- [Set exercise]
Set down exactly the first line of the entries and every line after it, through the line with "a stepped plinth.".
━━━━━ Materials provided
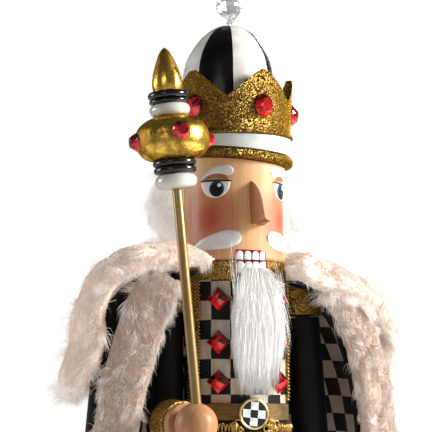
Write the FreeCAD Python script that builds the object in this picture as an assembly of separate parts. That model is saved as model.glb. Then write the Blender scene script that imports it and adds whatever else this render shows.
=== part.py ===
"""King nutcracker figure, 618 mm tall: a turned and painted wooden king on a stepped plinth.

Row frame: millimetres, +Z up, origin at the centre of the plinth's felt underside, the king faces -Y,
and his right hand is on the -X side. Bearings round the figure are measured in degrees from the
front (-Y) towards his left (+X), so 0 is his face, 90 his left arm and 180 his back.
"""
import FreeCAD
import Part
import math
import os

V = FreeCAD.Vector
OUT = "parts"
GAP = 0.1            # glued curved faces stand this far apart
RUN = 0.05           # running clearance round the jaw's pivot pin
UP = V(0, 0, 1)
SIDES = (("right", -1), ("left", 1))

# Heights of the turned stack
FELT_T = 1.5
PLINTH_TOP = 19.0
STEP_TOP = 30.0
SOLE_TOP = 52.0
BOOT_TOP = 128.0
SKIRT_BOTTOM = 215.0
BELT_BOTTOM = 270.0
BELT_TOP = 283.0
VEST_TOP = 379.0
NECK = 394.0
HEAD_TOP = 474.0
RIM_TOP = 483.0
BAND_TOP = 493.4
VALLEY = 523.0
TIP = 545.0
DOME_TOP = 588.7
TOTAL = 618.0

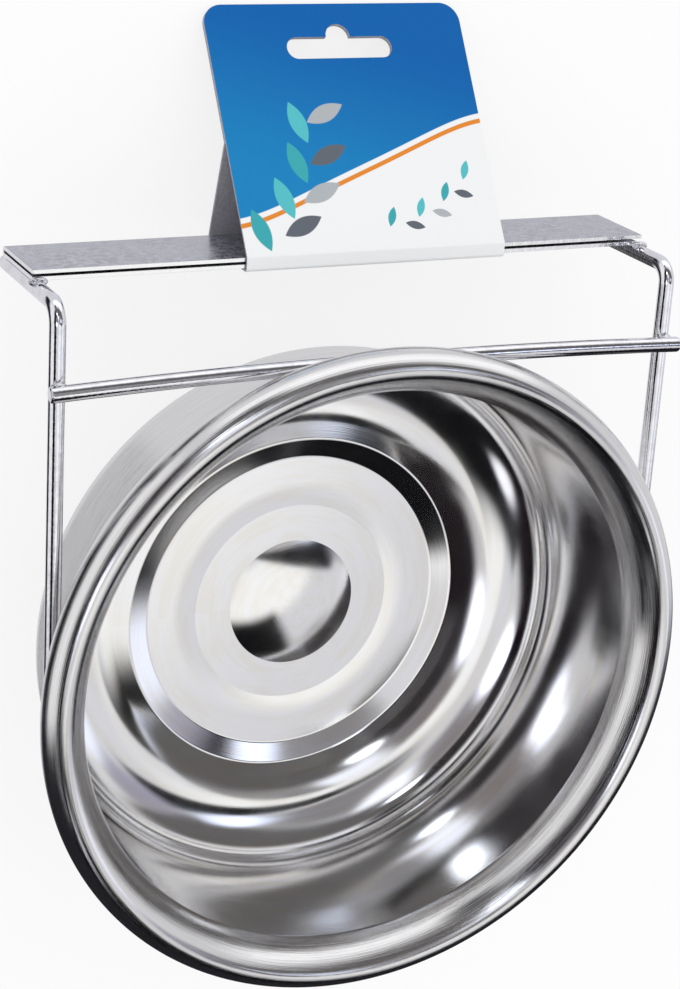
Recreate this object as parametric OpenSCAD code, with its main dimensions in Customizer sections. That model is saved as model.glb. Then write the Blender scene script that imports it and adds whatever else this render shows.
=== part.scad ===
━━━━━━━━━━
- [Answer to this problem]
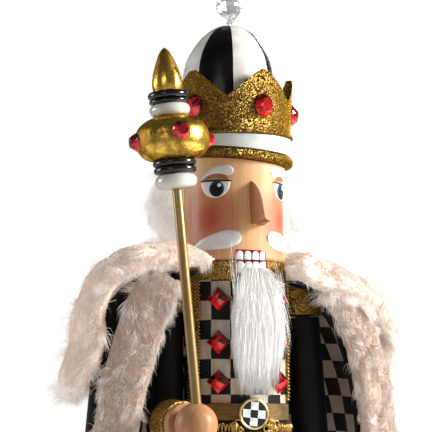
Write the FreeCAD Python script that builds the object in this picture as an assembly of separate parts. That model is saved as model.glb. Then write the Blender scene script that imports it and adds whatever else this render shows.
=== part.py ===
"""King nutcracker figure, 618 mm tall: a turned and painted wooden king on a stepped plinth.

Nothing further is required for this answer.